| EXERCISE DESCRIPTION |
Every line from the one with "const root = new THREE.Group();" to the one with "zip(*points))), Vector(map(max, zip(*points)))", including those two, is to be copied exactly; all other lines of the entries below are left out.

| STORED ROWS |
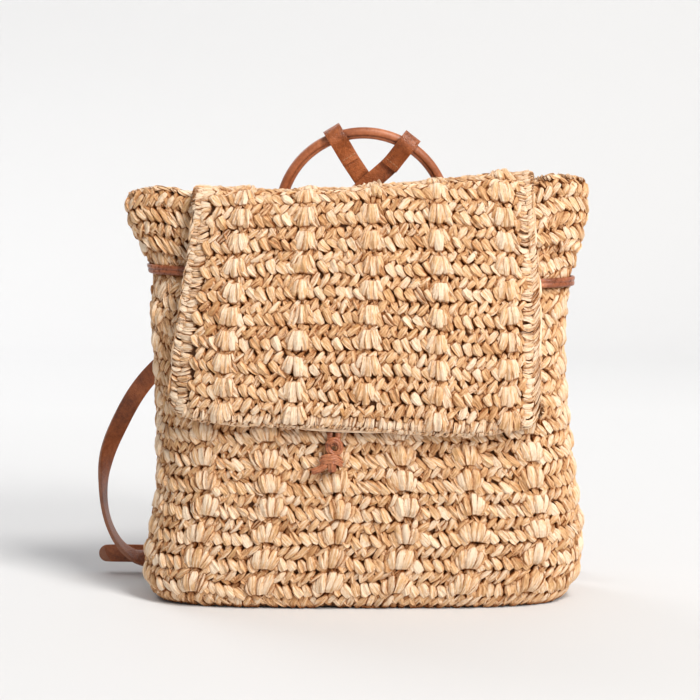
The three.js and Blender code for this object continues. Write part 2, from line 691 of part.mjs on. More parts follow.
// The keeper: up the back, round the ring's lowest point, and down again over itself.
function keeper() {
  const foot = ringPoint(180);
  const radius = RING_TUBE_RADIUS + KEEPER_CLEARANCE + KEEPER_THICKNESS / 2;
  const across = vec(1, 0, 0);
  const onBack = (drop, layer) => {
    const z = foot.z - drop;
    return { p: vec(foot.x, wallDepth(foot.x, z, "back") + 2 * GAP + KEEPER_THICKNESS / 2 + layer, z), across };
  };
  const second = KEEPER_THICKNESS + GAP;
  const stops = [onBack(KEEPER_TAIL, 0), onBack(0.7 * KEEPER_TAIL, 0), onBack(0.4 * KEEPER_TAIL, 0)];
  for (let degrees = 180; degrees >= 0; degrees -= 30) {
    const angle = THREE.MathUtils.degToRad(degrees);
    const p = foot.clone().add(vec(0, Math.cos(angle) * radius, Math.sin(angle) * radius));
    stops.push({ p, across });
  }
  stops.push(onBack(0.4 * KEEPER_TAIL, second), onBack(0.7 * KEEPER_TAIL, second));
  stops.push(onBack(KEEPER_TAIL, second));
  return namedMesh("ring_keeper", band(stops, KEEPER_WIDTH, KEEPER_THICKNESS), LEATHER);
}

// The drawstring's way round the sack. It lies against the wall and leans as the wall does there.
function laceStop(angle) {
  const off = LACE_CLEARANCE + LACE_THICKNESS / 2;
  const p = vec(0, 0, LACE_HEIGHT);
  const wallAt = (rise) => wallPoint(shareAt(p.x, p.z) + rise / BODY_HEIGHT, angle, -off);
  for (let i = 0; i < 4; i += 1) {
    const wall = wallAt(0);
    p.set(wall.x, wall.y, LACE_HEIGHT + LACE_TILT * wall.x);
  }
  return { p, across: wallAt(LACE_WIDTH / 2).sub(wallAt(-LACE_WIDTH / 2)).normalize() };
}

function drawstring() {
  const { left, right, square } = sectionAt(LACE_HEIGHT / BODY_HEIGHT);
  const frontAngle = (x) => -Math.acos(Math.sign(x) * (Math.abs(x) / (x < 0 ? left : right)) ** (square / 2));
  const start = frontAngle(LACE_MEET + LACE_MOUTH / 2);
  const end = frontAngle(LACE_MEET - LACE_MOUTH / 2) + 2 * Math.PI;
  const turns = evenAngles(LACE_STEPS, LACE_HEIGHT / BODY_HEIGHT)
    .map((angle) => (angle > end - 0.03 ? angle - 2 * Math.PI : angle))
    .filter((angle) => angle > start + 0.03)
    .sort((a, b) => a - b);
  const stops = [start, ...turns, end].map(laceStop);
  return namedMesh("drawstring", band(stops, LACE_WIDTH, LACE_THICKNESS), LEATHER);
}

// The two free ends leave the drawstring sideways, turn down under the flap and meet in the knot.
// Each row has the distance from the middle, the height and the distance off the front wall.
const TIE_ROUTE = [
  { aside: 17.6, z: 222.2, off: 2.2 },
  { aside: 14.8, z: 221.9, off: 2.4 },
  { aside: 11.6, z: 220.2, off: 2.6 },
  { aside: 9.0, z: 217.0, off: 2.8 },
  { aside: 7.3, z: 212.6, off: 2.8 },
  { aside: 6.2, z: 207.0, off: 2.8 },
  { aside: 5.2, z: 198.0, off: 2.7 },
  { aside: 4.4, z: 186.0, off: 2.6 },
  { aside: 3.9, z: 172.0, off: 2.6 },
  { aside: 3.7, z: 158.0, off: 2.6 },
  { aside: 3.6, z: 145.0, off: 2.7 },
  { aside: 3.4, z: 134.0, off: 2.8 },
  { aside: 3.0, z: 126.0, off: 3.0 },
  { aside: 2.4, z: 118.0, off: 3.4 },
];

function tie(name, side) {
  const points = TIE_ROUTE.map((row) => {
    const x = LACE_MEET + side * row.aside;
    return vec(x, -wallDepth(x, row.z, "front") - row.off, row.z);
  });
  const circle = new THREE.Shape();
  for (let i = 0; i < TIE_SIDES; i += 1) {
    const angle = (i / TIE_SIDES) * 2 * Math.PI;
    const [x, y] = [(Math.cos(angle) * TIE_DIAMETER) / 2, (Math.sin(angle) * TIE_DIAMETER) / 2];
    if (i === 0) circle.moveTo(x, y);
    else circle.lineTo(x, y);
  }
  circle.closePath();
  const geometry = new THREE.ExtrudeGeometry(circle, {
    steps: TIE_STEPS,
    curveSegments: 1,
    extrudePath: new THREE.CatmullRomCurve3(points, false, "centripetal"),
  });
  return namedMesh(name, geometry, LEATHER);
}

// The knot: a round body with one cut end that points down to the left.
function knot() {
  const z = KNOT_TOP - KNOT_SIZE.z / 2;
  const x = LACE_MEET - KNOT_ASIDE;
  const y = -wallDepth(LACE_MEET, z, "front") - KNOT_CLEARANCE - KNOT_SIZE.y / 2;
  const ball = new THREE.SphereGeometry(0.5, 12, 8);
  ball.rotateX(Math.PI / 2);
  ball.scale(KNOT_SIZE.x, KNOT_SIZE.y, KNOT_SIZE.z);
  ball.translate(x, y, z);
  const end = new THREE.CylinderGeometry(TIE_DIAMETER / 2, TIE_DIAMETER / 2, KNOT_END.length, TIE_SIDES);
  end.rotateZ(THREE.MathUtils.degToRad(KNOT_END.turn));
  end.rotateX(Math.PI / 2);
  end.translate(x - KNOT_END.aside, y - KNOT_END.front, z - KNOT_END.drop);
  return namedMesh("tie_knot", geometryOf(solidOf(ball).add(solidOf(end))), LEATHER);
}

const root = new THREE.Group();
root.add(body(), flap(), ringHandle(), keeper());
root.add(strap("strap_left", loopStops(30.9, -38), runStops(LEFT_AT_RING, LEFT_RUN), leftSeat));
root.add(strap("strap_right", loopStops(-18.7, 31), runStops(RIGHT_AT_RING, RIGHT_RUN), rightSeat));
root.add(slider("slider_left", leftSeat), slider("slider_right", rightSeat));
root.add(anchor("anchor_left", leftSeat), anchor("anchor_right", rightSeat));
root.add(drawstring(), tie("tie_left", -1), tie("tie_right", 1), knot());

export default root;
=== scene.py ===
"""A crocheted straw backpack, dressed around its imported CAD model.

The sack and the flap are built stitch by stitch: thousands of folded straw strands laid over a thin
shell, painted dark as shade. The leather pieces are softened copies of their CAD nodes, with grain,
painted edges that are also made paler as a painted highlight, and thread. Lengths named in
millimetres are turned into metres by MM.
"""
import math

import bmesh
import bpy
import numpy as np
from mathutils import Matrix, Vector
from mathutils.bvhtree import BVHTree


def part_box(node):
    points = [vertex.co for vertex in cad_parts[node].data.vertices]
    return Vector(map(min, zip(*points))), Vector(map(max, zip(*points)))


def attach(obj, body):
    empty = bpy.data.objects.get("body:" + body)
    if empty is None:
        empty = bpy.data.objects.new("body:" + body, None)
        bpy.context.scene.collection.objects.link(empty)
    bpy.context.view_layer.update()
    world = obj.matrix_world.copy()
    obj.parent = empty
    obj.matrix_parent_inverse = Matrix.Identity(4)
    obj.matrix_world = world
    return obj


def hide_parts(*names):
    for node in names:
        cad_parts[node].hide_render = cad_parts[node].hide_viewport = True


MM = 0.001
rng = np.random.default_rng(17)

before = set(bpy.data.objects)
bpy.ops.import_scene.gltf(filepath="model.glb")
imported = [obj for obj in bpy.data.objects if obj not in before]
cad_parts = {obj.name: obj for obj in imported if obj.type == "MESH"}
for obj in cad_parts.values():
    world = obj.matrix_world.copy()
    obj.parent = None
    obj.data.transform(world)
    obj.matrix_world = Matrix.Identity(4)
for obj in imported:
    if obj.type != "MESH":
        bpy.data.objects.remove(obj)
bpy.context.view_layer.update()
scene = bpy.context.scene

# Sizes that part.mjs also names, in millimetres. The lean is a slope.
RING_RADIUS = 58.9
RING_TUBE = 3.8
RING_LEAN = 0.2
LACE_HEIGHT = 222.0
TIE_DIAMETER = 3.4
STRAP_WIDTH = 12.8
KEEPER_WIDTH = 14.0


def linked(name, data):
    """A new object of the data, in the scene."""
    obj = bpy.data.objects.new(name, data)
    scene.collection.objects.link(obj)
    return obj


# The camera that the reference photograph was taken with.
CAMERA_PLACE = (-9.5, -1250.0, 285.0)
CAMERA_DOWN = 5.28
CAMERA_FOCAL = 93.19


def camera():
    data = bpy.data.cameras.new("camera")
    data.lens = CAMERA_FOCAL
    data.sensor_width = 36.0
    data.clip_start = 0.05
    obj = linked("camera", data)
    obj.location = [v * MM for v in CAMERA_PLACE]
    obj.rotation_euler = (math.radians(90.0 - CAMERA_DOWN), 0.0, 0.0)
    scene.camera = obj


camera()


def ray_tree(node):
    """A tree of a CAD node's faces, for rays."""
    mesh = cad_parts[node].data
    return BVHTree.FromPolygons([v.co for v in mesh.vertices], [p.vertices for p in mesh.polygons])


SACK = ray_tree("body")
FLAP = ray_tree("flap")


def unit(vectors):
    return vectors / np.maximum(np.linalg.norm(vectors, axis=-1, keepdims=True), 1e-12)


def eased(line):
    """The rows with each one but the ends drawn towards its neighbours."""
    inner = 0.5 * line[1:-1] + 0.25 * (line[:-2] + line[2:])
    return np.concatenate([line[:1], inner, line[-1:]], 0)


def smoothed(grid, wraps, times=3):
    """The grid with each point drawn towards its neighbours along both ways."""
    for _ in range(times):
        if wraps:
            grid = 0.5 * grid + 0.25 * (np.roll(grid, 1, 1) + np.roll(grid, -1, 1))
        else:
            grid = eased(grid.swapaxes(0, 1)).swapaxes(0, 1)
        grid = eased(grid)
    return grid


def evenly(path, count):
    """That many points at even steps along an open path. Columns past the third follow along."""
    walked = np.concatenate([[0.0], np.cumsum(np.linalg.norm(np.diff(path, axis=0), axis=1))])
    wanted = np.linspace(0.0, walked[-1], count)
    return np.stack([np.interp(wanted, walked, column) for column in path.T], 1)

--

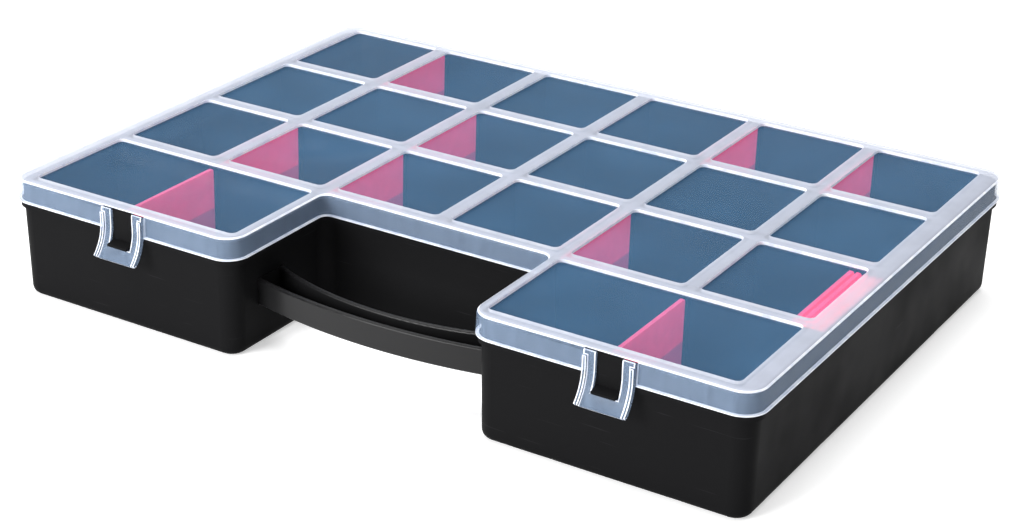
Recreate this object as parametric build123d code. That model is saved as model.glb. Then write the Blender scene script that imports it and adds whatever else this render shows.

| COMPLETE ANSWER |
const root = new THREE.Group();
root.add(body(), flap(), ringHandle(), keeper());
root.add(strap("strap_left", loopStops(30.9, -38), runStops(LEFT_AT_RING, LEFT_RUN), leftSeat));
root.add(strap("strap_right", loopStops(-18.7, 31), runStops(RIGHT_AT_RING, RIGHT_RUN), rightSeat));
root.add(slider("slider_left", leftSeat), slider("slider_right", rightSeat));
root.add(anchor("anchor_left", leftSeat), anchor("anchor_right", rightSeat));
root.add(drawstring(), tie("tie_left", -1), tie("tie_right", 1), knot());

export default root;
=== scene.py ===
"""A crocheted straw backpack, dressed around its imported CAD model.

The sack and the flap are built stitch by stitch: thousands of folded straw strands laid over a thin
shell, painted dark as shade. The leather pieces are softened copies of their CAD nodes, with grain,
painted edges that are also made paler as a painted highlight, and thread. Lengths named in
millimetres are turned into metres by MM.
"""
import math

import bmesh
import bpy
import numpy as np
from mathutils import Matrix, Vector
from mathutils.bvhtree import BVHTree


def part_box(node):
    points = [vertex.co for vertex in cad_parts[node].data.vertices]
    return Vector(map(min, zip(*points))), Vector(map(max, zip(*points)))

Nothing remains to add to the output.